There are many surgical procedures for breast cancer.  They vary from lumpectomy, a.k.a. partial mastectomy (removing the cancer with a bit of normal tissue around it), to mastectomy (removing the cancer with the majority of the breast tissue with it).  Mastectomy can be used for both treatment and for prophylaxis (risk-reducing surgery for high-risk and carriers of genes that predispose patients to breast cancer). I’d like to start today’s blog with the statement that nipple-sparing mastectomy does not increase the risk of breast cancer!

What is Nipple Sparing Mastectomy (NSM)?

Nipple sparing mastectomy (NSM) is a technique which involves the removal of the majority of the breast tissue without the removal of the skin of the breast, or the nipple-areolar complex. 

It is the product of the evolution of mastectomy from radical mastectomies, where the muscle was taken away, to modified radical mastectomies where the muscle was preserved, to skin-sparing mastectomies where the majority of the breast skin was kept for cosmetics, to NSM where the entire breast “envelope” is preserved.
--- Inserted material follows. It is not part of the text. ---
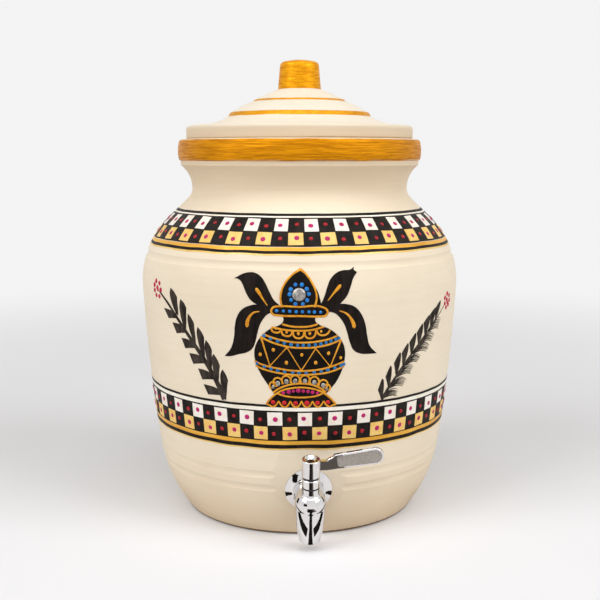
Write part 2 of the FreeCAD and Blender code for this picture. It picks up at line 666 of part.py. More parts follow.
def make_stem():
    """Plug, stem and square in one turned piece. The plug's window faces aside
    when the tap is shut and towards the pot when it is open."""
    body = new_body("valve_stem")
    section = [
        ("plug_bore", "sleeve_bottom + plug_lift"),
        ("plug_radius", "sleeve_bottom + plug_lift"),
        ("plug_radius", "plug_top"),
        ("stem_radius", "plug_top"),
        ("stem_radius", "hub_bottom"),
        ("0", "hub_bottom"),
        ("0", "plug_bore_top"),
        ("plug_bore", "plug_bore_top"),
    ]
    turned(body, "Revolution", "Turned", outline(new_sketch(body, "StemSection"), section))
    lug = sector("plug_radius - 0.5", "skirt_radius - lug_gap", "-lug_angle / 2", "lug_angle / 2")
    sketch = outline(new_sketch(body, "LugShape", "XY_Plane"), lug)
    offset_sketch(sketch, z="plug_top - lug_height")
    padded(body, "StopLug", sketch, "lug_height")
    half = "drive_square / 2"
    square = outline(new_sketch(body, "SquareShape", "XY_Plane"), box_corners(half))
    offset_sketch(square, z="hub_bottom")
    padded(body, "Square", square, "drive_height")
    for index in range(2):
        height = f"ring_first + {index} * ring_pitch"
        wide = "ring_width / 2"
        seat = [("stem_radius - ring_depth", f"{height} - {wide}"),
                ("stem_radius + 1", f"{height} - {wide}"),
                ("stem_radius + 1", f"{height} + {wide}"),
                ("stem_radius - ring_depth", f"{height} + {wide}")]
        sketch = outline(new_sketch(body, f"RingSeatSection{index + 1}"), seat)
        turned(body, "Groove", f"RingSeat{index + 1}", sketch)
    window = circle(new_sketch(body, "WindowShape", "YZ_Plane"), "0", "0", "plug_window")
    pocketed(body, "Window", window, "plug_radius + 1")
    tapped = [("0", "drive_top + 1"), ("0", "drive_top - screw_length + 2.4"),
              ("screw_radius + thread_gap", "drive_top - screw_length + 2.4"),
              ("screw_radius + thread_gap", "drive_top + 1")]
    turned(body, "Groove", "TappedHole", outline(new_sketch(body, "TappedSection"), tapped))
    on_valve(body)


def box_corners(half):
    return [(f"-({half})", f"-({half})"), (half, f"-({half})"), (half, half), (f"-({half})", half)]


def make_stem_rings():
    body = new_body("stem_o_rings")
    for index in range(2):
        wire = circle(new_sketch(body, f"Wire{index + 1}"),
                      "stem_radius - ring_depth + ring_wire + thread_gap / 2",
                      f"ring_first + {index} * ring_pitch", "ring_wire")
        turned(body, "Revolution", f"Ring{index + 1}", wire)
    on_valve(body)


def make_valve():
    ring_piece("bonnet_seal", "skirt_radius + skirt_gap / 2", "bonnet_radius - seal_inset",
               "boss_top", "bonnet_seat", on_valve)
    ring_piece("sleeve_seal", "plug_radius + plug_gap", "chamber_radius - sleeve_gap",
               "-chamber_drop", "sleeve_bottom", on_valve)
    ring_piece("thrust_washer", "stem_bore", "plug_radius", "plug_top", "bonnet_step", on_valve)
    ring_piece("glide_washer", "stem_bore", "glide_radius", "bonnet_top", "hub_bottom", on_valve)
    make_bonnet()
    make_sleeve()
    make_stem()
    make_stem_rings()


# Lever

def plate_point(along, across):
    """A place on the plate: along its rising middle line and square to it."""
    return (f"plate_start + ({along}) * cos(plate_rise) - ({across}) * sin(plate_rise)",
            f"plate_middle + ({along}) * sin(plate_rise) + ({across}) * cos(plate_rise)")


def make_lever():
    """Round hub with a dished top, and an arm that swells into an upright plate."""
    body = new_body("lever")
    hub = [
        ("0", "hub_bottom"),
        ("hub_radius - hub_edge", "hub_bottom"),
        ("hub_radius", "hub_bottom + hub_edge"),
        ("hub_radius", "hub_top - hub_edge", "right", "hub_edge"),
        ("hub_radius - hub_edge", "hub_top"),
        ("hub_radius - hub_lip", "hub_top", "right", "2 * hub_radius"),
        ("screw_head_radius + 0.5", "hub_top - hub_dish"),
        ("0", "hub_top - hub_dish"),
    ]
    turned(body, "Revolution", "Hub", outline(new_sketch(body, "HubSection"), hub))

    arm = [
        ("hub_radius - hub_lip - 0.4", "arm_low"),
        ("hub_radius + 1", "arm_low", "right", "60"),
        plate_point("0", "-plate_half_start"),
        (*plate_point("plate_length", "-plate_half_end"), "right", "plate_half_end * 1.001"),
        (*plate_point("plate_length", "plate_half_end"),),
        (*plate_point("0", "plate_half_start"), "left", "plate_half_start"),
        ("(arm_bend + plate_start) / 2 - 0.3", "(arm_high + plate_middle + plate_half_start) / 2 - 0.1",
         "right", "plate_half_start"),
        ("arm_bend", "arm_high"),
        ("hub_radius - hub_lip - 0.4", "arm_high"),
    ]
    sketch = outline(new_sketch(body, "ArmShape"), arm)
    padded(body, "Arm", sketch, "plate_thickness", both_ways=True)
    soften_plate(body)

    border = "plate_border"
    low = f"plate_half_start - {border}"
    face = [
        (*plate_point(f"{border}", f"-({low} - plate_corner)"), "right", "plate_corner"),
        plate_point(f"{border} + plate_corner", f"-({low})"),
        (*plate_point("plate_length", f"-(plate_half_end - {border})"),
         "right", f"(plate_half_end - {border}) * 1.001"),
        plate_point("plate_length", f"plate_half_end - {border}"),
        (*plate_point(f"{border} + plate_corner", low), "right", "plate_corner"),
        plate_point(f"{border}", f"{low} - plate_corner"),
    ]
    sketch = outline(new_sketch(body, "FaceShape"), face)
    offset_sketch(sketch, z="plate_thickness / 2")
    pocketed(body, "BareFace", sketch, "plate_recess")

    half = "drive_square / 2 + drive_gap"
    socket = outline(new_sketch(body, "SocketShape", "XY_Plane"), box_corners(half))
    offset_sketch(socket, z="hub_bottom")
    pocketed(body, "Socket", socket, "drive_height + 0.3", reverse=True)
    hole = [
        ("0", "drive_top"),
        ("screw_radius + screw_gap", "drive_top"),
        ("screw_radius + screw_gap", "screw_seat"),
        ("screw_head_radius + screw_gap", "screw_seat"),
        ("screw_head_radius + screw_gap", "hub_top"),
        ("0", "hub_top"),
    ]
    turned(body, "Groove", "ScrewHole", outline(new_sketch(body, "ScrewHoleSection"), hole))
    on_valve(body)


def soften_plate(body):
    """Round the long edges of arm and plate, front and back."""
    half = number("plate_thickness") / 2
    clear = number("hub_radius") + 0.5
    solid = body.Tip
    names = []
    for index, edge in enumerate(solid.Shape.Edges, start=1):
        box = edge.BoundBox
        flat = abs(box.YMax - box.YMin) < 1e-3 and abs(abs(box.YMax) - half) < 1e-3
        if flat and box.XMin > clear:
            names.append(f"Edge{index}")
    fillet = body.newObject("PartDesign::Fillet", "PlateEdges")
    fillet.Base = (solid, names)
    fillet.setExpression("Radius", bind("plate_edge"))
    doc.recompute()


def make_lever_screw():
    """Small screw in the middle of the hub's dish, with a cross in its head."""
    body = new_body("lever_screw")
    section = [
        ("0", "screw_seat - screw_length"),
        ("screw_radius", "screw_seat - screw_length"),
        ("screw_radius", "screw_seat"),
        ("screw_head_radius", "screw_seat"),
        ("screw_head_radius", "screw_seat + 0.6 * screw_head_height", "right", "screw_head_radius"),
        ("screw_head_radius / 2", "screw_seat + screw_head_height"),
        ("0", "screw_seat + screw_head_height"),
    ]
    turned(body, "Revolution", "Turned", outline(new_sketch(body, "ScrewSection"), section))
    near, far = "screw_slot / 2", "0.62 * screw_head_radius"
    cross = []
    for turn in range(4):
        for along, across in ((near, f"-({far})"), (near, f"-({near})"), (far, f"-({near})")):
            cross.append((f"({along}) * cos({90 * turn}) - ({across}) * sin({90 * turn})",
                          f"({along}) * sin({90 * turn}) + ({across}) * cos({90 * turn})"))
    sketch = outline(new_sketch(body, "CrossShape", "XY_Plane"), cross)
    offset_sketch(sketch, z="screw_seat + screw_head_height")
    pocketed(body, "Cross", sketch, "0.55 * screw_head_height")
    on_valve(body)


def check_and_write():
    """Every object built, every piece one valid solid or group, then the files."""
    for item in doc.Objects:
        if any(word in ("Invalid", "Error") for word in item.State):
            raise RuntimeError(f"{item.Name} of {getattr(item, 'Label', '')}: {item.State}")
    os.makedirs("parts", exist_ok=True)
    for body in PIECES:
        if body.Shape.isNull() or not body.Shape.isValid():
            raise RuntimeError(f"{body.Label} has no valid shape")
        body.Shape.exportStep(f"parts/{body.Label}.step")
        box = body.Shape.BoundBox
        print(f"{body.Label}: {len(body.Shape.Solids)} solid, {body.Shape.Volume:.0f} mm3, "
              f"z {box.ZMin:.1f} to {box.ZMax:.1f}")


fill_sheet()
make_pot()
make_lid()
make_clamping()
make_tap_body()
make_valve()
make_lever()
make_lever_screw()
check_and_write()
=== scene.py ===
"""Looks of a clay water pot with a tap: painted clay, chequer bands, a kalash between mango leaves and two
sprigs, gilded rim, lid and knob, and a polished lever tap."""
import json
import math
import random

import bmesh
import bpy
from mathutils import Matrix, Vector, noise
from mathutils.bvhtree import BVHTree


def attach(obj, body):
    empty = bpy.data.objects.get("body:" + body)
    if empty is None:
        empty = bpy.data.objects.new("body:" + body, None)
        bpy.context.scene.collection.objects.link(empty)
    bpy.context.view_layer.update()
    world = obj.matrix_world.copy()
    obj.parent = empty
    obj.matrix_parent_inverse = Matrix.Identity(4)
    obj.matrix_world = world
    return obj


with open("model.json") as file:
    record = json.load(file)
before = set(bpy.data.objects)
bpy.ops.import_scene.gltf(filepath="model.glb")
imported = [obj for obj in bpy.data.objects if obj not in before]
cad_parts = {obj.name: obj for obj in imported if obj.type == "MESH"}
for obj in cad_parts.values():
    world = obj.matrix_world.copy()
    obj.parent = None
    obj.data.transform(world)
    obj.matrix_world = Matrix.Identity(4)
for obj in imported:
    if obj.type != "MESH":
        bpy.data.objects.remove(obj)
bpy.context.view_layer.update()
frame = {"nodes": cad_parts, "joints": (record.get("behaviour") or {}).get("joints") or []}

MM = 0.001
# The painted front looks a little to the left of the tap: its azimuth round the pot's axis from -Y.
FRONT = math.radians(-3.5)
# The drawing is laid out in mm on a board; this radius turns a distance across it into an angle.
GIRTH = 140.0
# Paint films reach this far into the clay, so that no facet of the wall shows through them.
ROOT = 0.3
FILM = 0.18
LINE_FLATNESS = 0.34
DOT_FLATNESS = 0.32
HAND_SWAY = 0.28
HAND_WAVES = 55.0

pot_wall = frame["nodes"]["pot_body"]
lid_clay_body = frame["nodes"]["lid"]
lever_casting = frame["nodes"]["lever"]


# The shape of the packed clay, read with rays

TABLE_STEP = 0.25


def ray_tree(node):
    return BVHTree.FromPolygons([v.co for v in node.data.vertices], [p.vertices for p in node.data.polygons])


def read_wall():
    """The pot's outer radius in mm at every quarter of a millimetre of height, read behind the tap's flat."""
    tree = ray_tree(pot_wall)
    radii = []
    for index in range(int(328.25 / TABLE_STEP) + 1):
        height = max(index * TABLE_STEP, 0.3) * MM
        reach = []
        for turn in range(16):
            angle = math.pi / 2 + math.pi * (turn + 0.37) / 16
            out = Vector((math.sin(angle), -math.cos(angle), 0))
            hit = tree.ray_cast(out * 0.4 + Vector((0, 0, height)), -out)[0]
            if hit:
                reach.append(hit.xy.length / MM)
        radii.append(max(reach))
    low, high = (tree.ray_cast(Vector((0.012, -0.4, z)), Vector((0, 1, 0)))[0] for z in (0.03, 0.085))
    slope = (high.y - low.y) / (high.z - low.z)
    return radii, (-low.y + slope * low.z) / MM, -slope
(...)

Reconstruction can then be done with either an implant or with the patient’s own tissue and is done at the time of the breast surgery.  Many studies have demonstrated that preservation of the nipple-areolar complex is safe and does not increase the risk of subsequent cancers substantially. 

NSM Candidates

Nipple sparing mastectomy is possible in both small and large breasts.  The most important criteria is that the cancer is not involving the nipple.  Women with larger tumors near the nipple are not good candidates: smaller, more peripherally located tumors are generally better.

Women with smaller breasts tend to be better candidates than large-breast women; however, in certain cases, women can undergo a breast reduction prior to NSM (a staged procedure).

Smoking is a contraindication to breast reconstruction:  the rate of healing issues and infections are much greater in smokers.  Prior radiation is a relative contraindication, as well.

NSM Benefits

Preservation of the nipple areolar complex leaves a more natural-appearing result. Scars are often at the inframammary crease or lateral to the areola.  It is as effective in treating cancer as conventional regular or skin-sparing mastectomies and the survival is the same.

NSM Risks

A NSM is a safe procedure in terms of cancer, but like any procedure there are potential complications.  Any breast surgery can have bleeding or infection or problems with the “skin flaps.” With NSM, there is also a chance of loss of all or a part of the nipple itself:  although the changes are <10%, it is still possible. 

Most women lose sensation to the nipple-areolar complex, although some women do get some sensation back.  As a surgeon, I tell my patients not to expect any sensation to return, and if it does return, that’s great.  I’ve seen sensation return up to three years later, so it’s a long process. 

We have pathology evaluate the nipple margin (the edge of the nipple) for the presence or absence of cancer intraoperatively.  Sometimes patients we thought were appropriate candidates turn out not to be.  Sometimes, when the final pathology comes back 3-5 days post, we learn the nipple-areolar complex was involved and the patient may need it removed later, usually at the time of the final reconstruction.

No matter what the surgery, the patient may not be happy with the cosmetic outcome.  We do our best, along with Plastic & Reconstructive Surgery.

It is very important to talk with the plastic surgeon as well as the breast surgeon about what options are available.  Make sure your surgeons are capable of performing the operations.

I will end with the same phrase as I began with - “nipple-sparing mastectomy does not increase the risk of breast cancer!”